We finally get answers to many questions via Reese's extensive flashbacks (to his final CIA mission) and the final scene--which I (along with many others, no doubt) predicted back in Ep 13 (Root Cause). In fact, the opening scene and the final scene serve as great bookends. The opening scene instantly grabs hold of you, setting an urgency for the flashbacks. (The down side is, while we get the full flashback of the mission from Reese's point of view, the opening scene still remains unresolved outside of dialogue from Ep 1--this of course, sets the stage for what will be Reese's final flashbacks to 2010, likely delivered over the remaining episodes of the season.) As far as the ending goes, if this were a movie series, the final scene is so good, so long-awaited, that it would've been put as a after-credits "surprise" scene for die-hard fans. Even if you've predicted something all along, the way it's revealed in the way the scene plays out is still a surprise. Also, watch carefully for a few obvious and a couple if-you-blink-you'll-miss-it clues (hint: unless you speak Chinese, watch the subtitled dialogue) to connections between Reese's and Finch's backstories and their present-day in-the-background concerns.
In the fan goodies dept, watch the intro sequence for a conspicuous change--Carter's clip is no longer paired with the "hunted by the authorities" line--instead, her clip occurs offset from the line, and the line is now paired with a very appropriate clip from the climactic moment of Ep 10 (Number Crunch). Also, a Fusco clip has been added to the montage--which fits, since there are four leads, after all, and which should also make his scenes in this episode a bit less tense for his fans, as such a change implies that his character is not next on the "to-remove" list.
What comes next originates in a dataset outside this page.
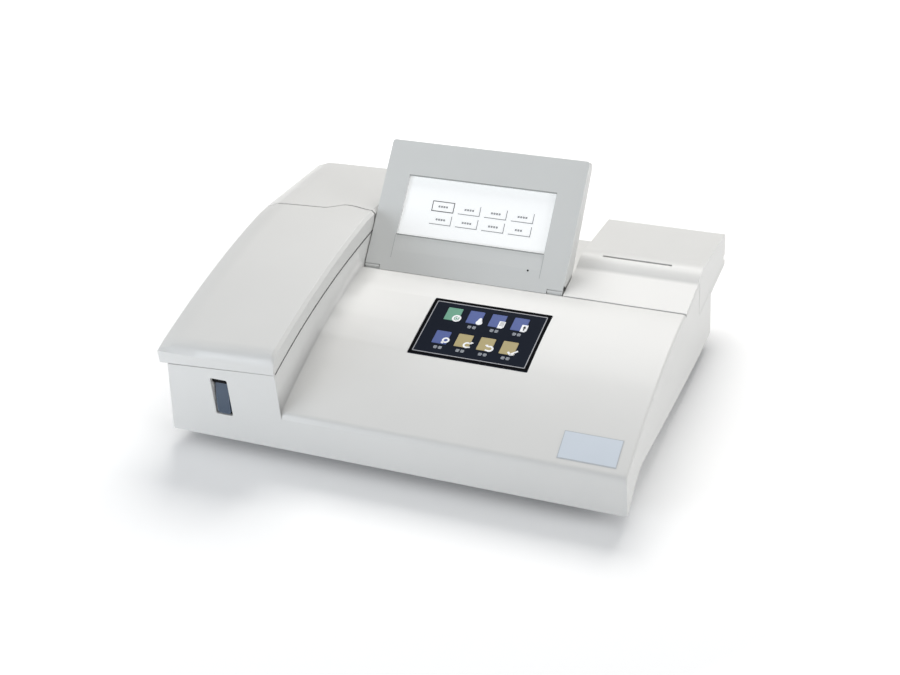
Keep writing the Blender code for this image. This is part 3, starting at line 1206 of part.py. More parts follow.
def make_rocker():
    """Rocker switch and the frame it tilts in."""
    middle = (PANEL_FOOT + PANEL_TOP) / 2
    face = front(BASE_DEPTH) + REST_GAP * 2 + PANEL_THICK
    wall = ROCKER_FRAME_WALL
    half_x, half_z = ROCKER_WIDTH / 2, ROCKER_HEIGHT / 2
    frame = box("frame", (ROCKER_X - half_x - wall, face - ROCKER_DEPTH, middle - half_z - wall),
                (ROCKER_X + half_x + wall, face + wall / 2, middle + half_z + wall))
    flange = round_box("flange", (ROCKER_X - half_x - wall * 2, face, middle - half_z - wall * 2),
                       (ROCKER_X + half_x + wall * 2, face + wall / 2, middle + half_z + wall * 2),
                       wall, EDGE_STEPS, "y")
    join(frame, flange)
    pivot = (face - wall, middle)
    well = box("well", (ROCKER_X - half_x, face - ROCKER_DEPTH + wall, middle - half_z),
               (ROCKER_X + half_x, face + OVERRUN, middle + half_z))
    cut(frame, well, rod("bore", pivot, ROCKER_PIN_RADIUS + REST_GAP, ROCKER_X - half_x - wall - OVERRUN,
                         ROCKER_X + half_x + wall + OVERRUN, "x", 12))
    node(frame, "switch_frame", "black plastic")
    reach = half_z - REST_GAP * 4
    proud = pivot[0] + wall + ROCKER_PROUD
    outline = [(proud + ROCKER_PROUD, middle + reach), (proud, middle), (proud + ROCKER_PROUD, middle - reach),
               (pivot[0] - wall / 2, middle - reach), (pivot[0] - wall * 2, middle),
               (pivot[0] - wall / 2, middle + reach)]
    side = half_x - REST_GAP
    rocker = prism("rocker", outline, ROCKER_X - side, ROCKER_X + side, "x")
    join(rocker, rod("pin", pivot, ROCKER_PIN_RADIUS, ROCKER_X - half_x - wall, ROCKER_X + half_x + wall, "x", 12))
    turn(rocker, ROCKER_TILT, "X", (ROCKER_X, pivot[0], middle))
    node(rocker, "power_rocker", "black plastic", (ROCKER_X, pivot[0], middle))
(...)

The episode does begin to shade in some hues of the key character differences between Carter and Fusco, as Joss is the one with her "moral compass pointed in the right direction," whereas Lionel is "loyal" (to borrow Reese's previous assessments of them both). Carter still squirms and struggles with rule-bending, which is to her credit as it shows her integrity, while Fusco (even as a "good guy") still is used to an "end justifies the means" mentality, which proves to be a good thing for Reese in the moment, but may be something he'll later regret demonstrating around his son. Since Jonathan Nolan loves playing with these dynamics and viewpoints, it makes the interplay and individual personalities among the four leads that much more enjoyable to watch, and that much worthy of discussion after.
The only viewers likely to have any disappointment in this episode are those who enjoy the individual POI stories over the bigger storyline. The focal point of the episode is the bigger storyline, as it's the lead-in after the final break to the final episodes. The POI story in this case functions more as a means of underscoring and facilitating the other things going on; while that may seem contrived to some, it makes sense in a real-world perspective if you think about it--after all, not everyone has some deeply affecting story, so it stands to reason that not every POI will be someone with a great deal of depth of character and feeling. Besides, taken in context the episode fulfills its mission exceptionally well--it will keep us glued to our seats (or make extra-sure that nothing is interfering with it on the DVR) every Thursday night through May 17.